Peter Hollingworth’s decision to cease practising as a priest not enough, abuse survivors say

Peter Hollingworth
Peter Hollingworth has decided to stop practising as a priest but survivors continue to urge the Anglican church to defrock him. Photograph: Asanka Ratnayake/Getty Images

Abuse survivors are maintaining a push for Peter Hollingworth to be defrocked despite the former archbishop’s decision to cease practising as a priest, urging the Anglican church to “finally do the right thing”.

Hollingworth last week announced he would voluntarily cease practising as a priest, handing back his permission to officiate after a continued outcry over his failures to act on pedophile priests while Brisbane archbishop in the 1990s, before his time as Australia’s 23rd governor general.

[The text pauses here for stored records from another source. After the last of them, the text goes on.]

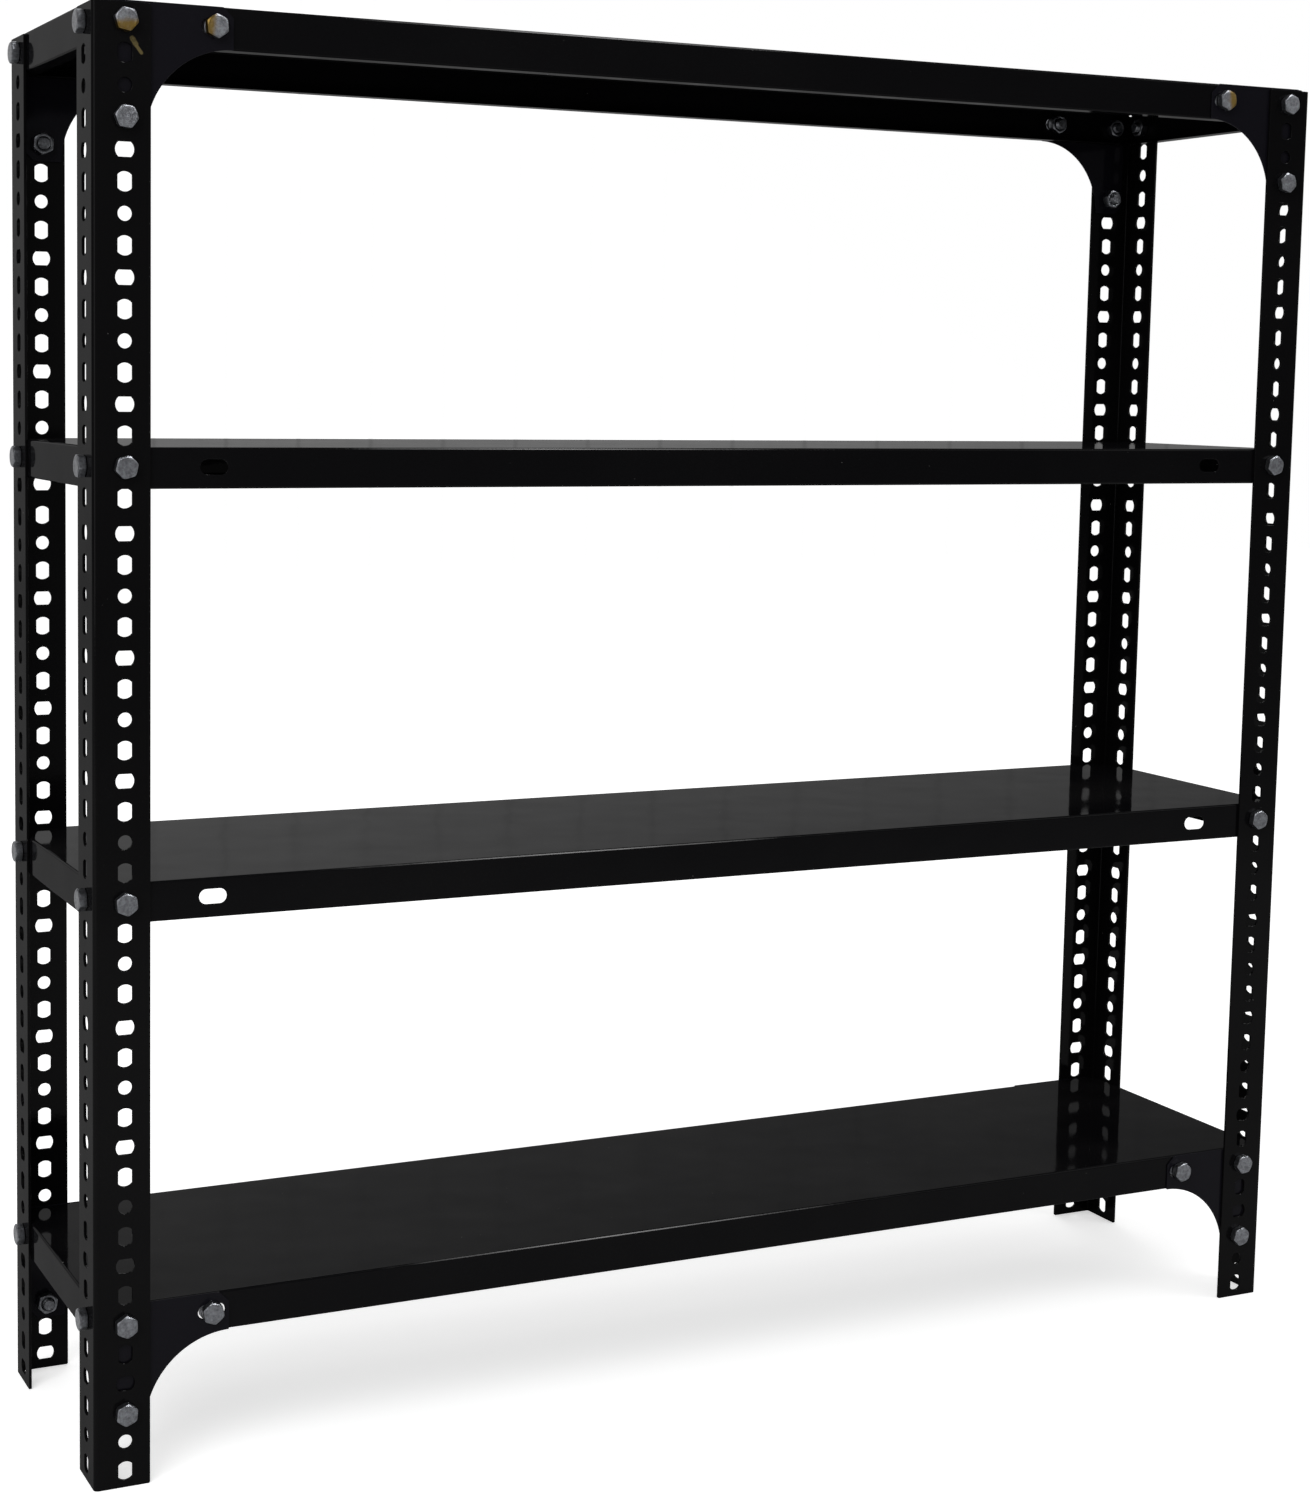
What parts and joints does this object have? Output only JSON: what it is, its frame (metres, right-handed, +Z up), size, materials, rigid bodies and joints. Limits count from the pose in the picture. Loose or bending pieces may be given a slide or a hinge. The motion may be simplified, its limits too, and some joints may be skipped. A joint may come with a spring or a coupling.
{
  "type": "bolted slotted-angle storage rack",
  "caption": "Open storage rack of slotted steel angle posts, folded tray shelves and corner gusset plates, joined by hex bolts and nuts.",
  "frame": {"origin": "on the floor, at the centre of the four posts", "axes": "+X right along the shelves' width, +Y from the front to the rear, +Z up"},
  "size_m": [0.929, 0.2178, 0.9158],
  "materials": {
    "post_finish": "glossy black powder coat",
    "shelf_finish": "glossy black powder coat",
    "gusset_finish": "glossy black powder coat",
    "bolt_zinc": "bright zinc plate with a faint yellow passivation",
    "nut_zinc": "bright zinc plate"
  },
  "bodies": {
    "root": {"post_front_left": "post_finish", "post_front_right": "post_finish", "post_rear_left": "post_finish", "post_rear_right": "post_finish", "shelf_top": "shelf_finish", "shelf_upper": "shelf_finish", "shelf_lower": "shelf_finish", "shelf_bottom": "shelf_finish", "gusset_top_front_left": "gusset_finish", "gusset_top_front_right": "gusset_finish", "gusset_top_rear_left": "gusset_finish", "gusset_top_rear_right": "gusset_finish", "gusset_bottom_front_left": "gusset_finish", "gusset_bottom_front_right": "gusset_finish", "gusset_bottom_rear_left": "gusset_finish", "gusset_bottom_rear_right": "gusset_finish", "bolts_shelf_top": "bolt_zinc", "bolts_shelf_upper": "bolt_zinc", "bolts_shelf_lower": "bolt_zinc", "bolts_shelf_bottom": "bolt_zinc", "bolts_gussets_top": "bolt_zinc", "bolts_gussets_bottom": "bolt_zinc", "nuts_shelf_top": "nut_zinc", "nuts_shelf_upper": "nut_zinc", "nuts_shelf_lower": "nut_zinc", "nuts_shelf_bottom": "nut_zinc", "nuts_gussets_top": "nut_zinc", "nuts_gussets_bottom": "nut_zinc"}
  },
  "joints": []
}
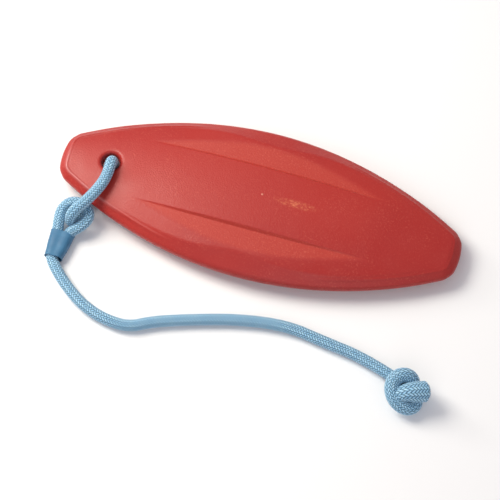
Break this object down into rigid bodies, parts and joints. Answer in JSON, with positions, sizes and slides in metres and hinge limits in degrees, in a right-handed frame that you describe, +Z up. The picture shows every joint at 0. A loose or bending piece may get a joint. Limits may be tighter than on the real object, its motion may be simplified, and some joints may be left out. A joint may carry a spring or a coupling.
{
  "type": "board float with rope lead",
  "caption": "Small moulded foam board float with scooped deck and a rope hole near one end; a rope loop, eye, sleeve and knotted lead hang from the hole.",
  "frame": {"origin": "under the middle of the board, on the surface that it rests on", "axes": "+X along the board away from the roped end, +Y across the board away from the rope lead, +Z up"},
  "size_m": [0.2958, 0.1815, 0.0305],
  "materials": {
    "red_foam": "satin",
    "blue_braid": "matte",
    "blue_sleeve": "satin"
  },
  "bodies": {
    "board": {"board_body": "red_foam"},
    "becket": {"rope_becket": "blue_braid"},
    "lead": {"rope_eye": "blue_braid", "crimp_sleeve": "blue_sleeve", "rope_lead": "blue_braid", "end_knot": "blue_braid"}
  },
  "joints": [
    {"name": "becket_swing", "type": "hinge", "parent": "board", "child": "becket", "pos_m": [-0.1095, 0, 0], "axis": [0, 0, 1], "range_deg": [-22, 4]},
    {"name": "lead_swing", "type": "hinge", "parent": "becket", "child": "lead", "pos_m": [-0.1234, -0.0456, 0], "axis": [0, 0, 1], "range_deg": [-25, 4]}
  ]
}
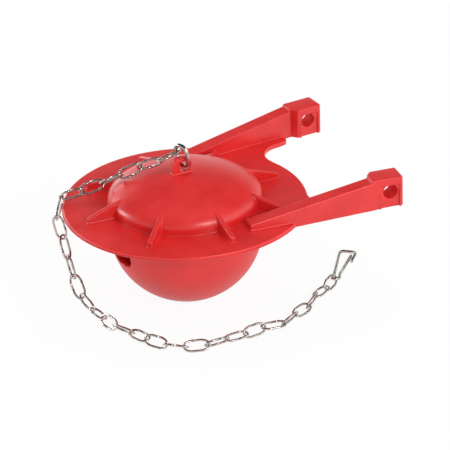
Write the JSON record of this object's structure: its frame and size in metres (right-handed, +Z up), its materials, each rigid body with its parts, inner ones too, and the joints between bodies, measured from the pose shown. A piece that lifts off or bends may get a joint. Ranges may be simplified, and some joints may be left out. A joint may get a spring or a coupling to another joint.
{
  "type": "toilet flapper",
  "caption": "Soft red rubber flapper for a toilet cistern's flush valve: a ribbed round seal over a hollow float bulb, arms with bored hinge lugs, and a wire lift chain with a clip.",
  "frame": {"origin": "under the middle of the flapper's length, on the level of the float bulb's lowest point", "axes": "+X from the float bulb towards the hinge lugs, +Y towards the left-hand arm, +Z up out of the dome, with the flange level"},
  "size_m": [0.108, 0.084, 0.0574],
  "materials": {
    "red_rubber": "satin moulded rubber with a fine flash line round the rim",
    "red_rubber_bulb": "satin moulded rubber, a little duller than the top",
    "bright_wire": "drawn stainless wire, grey with soft streaks along it"
  },
  "bodies": {
    "root": {"top_moulding": "red_rubber", "float_bulb": "red_rubber_bulb", "chain_ring": "bright_wire", "chain_link_01": "bright_wire", "chain_link_02": "bright_wire", "chain_link_03": "bright_wire", "chain_link_04": "bright_wire", "chain_link_05": "bright_wire", "chain_link_06": "bright_wire", "chain_link_07": "bright_wire", "chain_link_08": "bright_wire", "chain_link_09": "bright_wire", "chain_link_10": "bright_wire", "chain_link_11": "bright_wire", "chain_link_12": "bright_wire", "chain_link_13": "bright_wire", "chain_link_14": "bright_wire", "chain_link_15": "bright_wire", "chain_link_16": "bright_wire", "chain_link_17": "bright_wire", "chain_link_18": "bright_wire", "chain_link_19": "bright_wire", "chain_link_20": "bright_wire", "chain_link_21": "bright_wire", "chain_link_22": "bright_wire", "chain_link_23": "bright_wire", "chain_link_24": "bright_wire", "chain_link_25": "bright_wire", "chain_link_26": "bright_wire", "chain_link_27": "bright_wire", "chain_link_28": "bright_wire", "chain_clip": "bright_wire"}
  },
  "joints": []
}
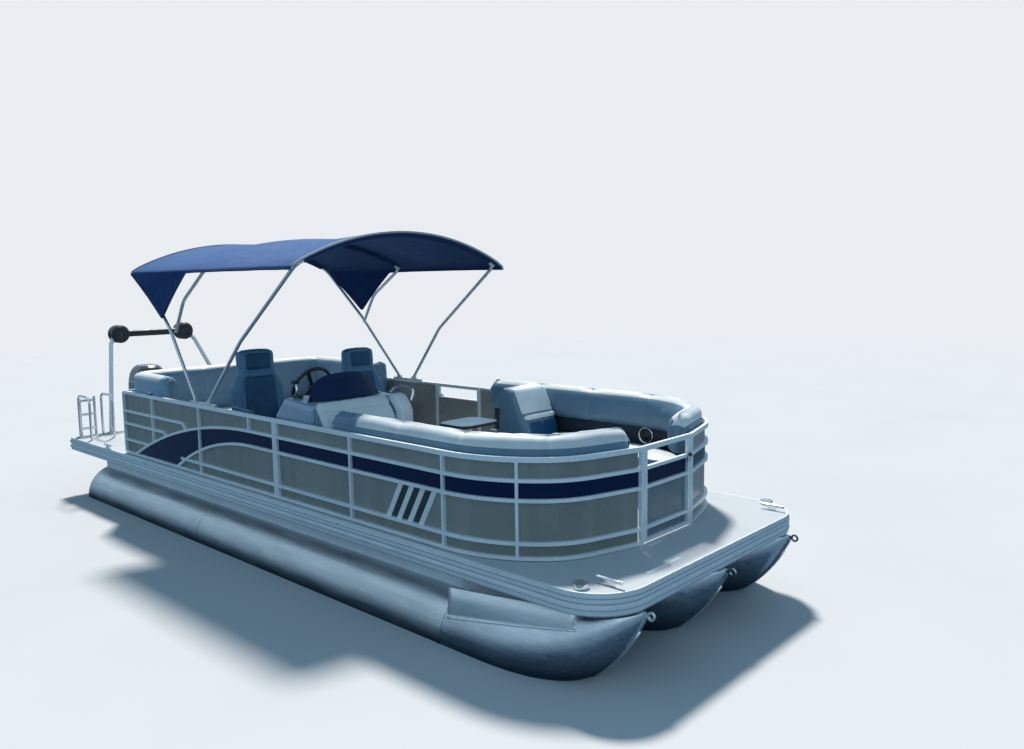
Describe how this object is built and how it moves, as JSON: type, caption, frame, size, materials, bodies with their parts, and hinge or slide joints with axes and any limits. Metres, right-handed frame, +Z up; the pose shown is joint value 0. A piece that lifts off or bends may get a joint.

His decision came weeks after a convoluted and protracted church complaints body handed down its decision, finding he engaged in multiple instances of misconduct but should be allowed to continue in his priestly duties regardless.

The decision met fury from survivors and campaigners, who say the punishment did not reflect the grave findings made against Hollingworth.

In deciding to hand back his permission to officiate, Hollingworth acknowledged his continuing role in the church was a “cause of pain to survivors” and said he wanted to end the distress.

But Beth Heinrich, an abuse survivor whose complaint against Hollingworth was central to the church’s internal complaints process, has written to the church’s professional standards committee, warning it against considering the decision as a “satisfactory outcome”.

Heinrich and other survivors are calling on the committee to press ahead with an appeal against last month’s decision. She wants Hollingworth to be defrocked.

“I ask you to appeal to the board to finally do the right thing and depose Hollingworth of Holy Orders,” she wrote. “To allow a priest of the Anglican faith to remain so after refusing on innumerable occasions to support victims of sexual abuse is a scandal.”

The decision against Hollingworth found he had committed misconduct over his handling of abuse complaints against two clergy members, John Elliot and Donald Shearman, whom he allowed to remain in the church despite knowing they had sexually assaulted children.

It also found he had made unsatisfactory and insensitive comments about Heinrich during a 2002 episode of the ABC television program Australian Story. The 2002 comments appeared to blame Heinrich for her abuse. Hollingworth has previously denied that was his intention.

The decision shows that the professional standards committee had not previously pressed for a revocation of holy orders. The final decision did not recommend the lesser step of removing his permission to officiate, finding that he posed no unacceptable risk of harm by continuing in his priestly duties, despite the misconduct.

“For some, that misconduct demonstrated fundamental defects in his character such as to render him unfit to hold Holy Orders,” the professional standards board found.

“For others, his grave errors stemmed from failures of understanding rather than moral deficiencies. We believe that the second view is correct.”

The decision, and the suggestion that his errors arose from a lack of understanding, frustrated survivor groups, who wrote to the church pointing out that Hollingworth had signed a 1995 document acknowledging his awareness of the harms caused by pedophiles.

Hollingworth was approached for a response.

His lawyer, Bill Doogue, has previously contested the significance of the 1995 document for the board’s findings, telling the Australian: “A full and fair reading of the board’s findings would show that there was expert evidence that Dr Hollingworth had engaged in a lot of learning after he resigned as governor general [in 2003] and developed a deeper understanding of the ­effects of child abuse.”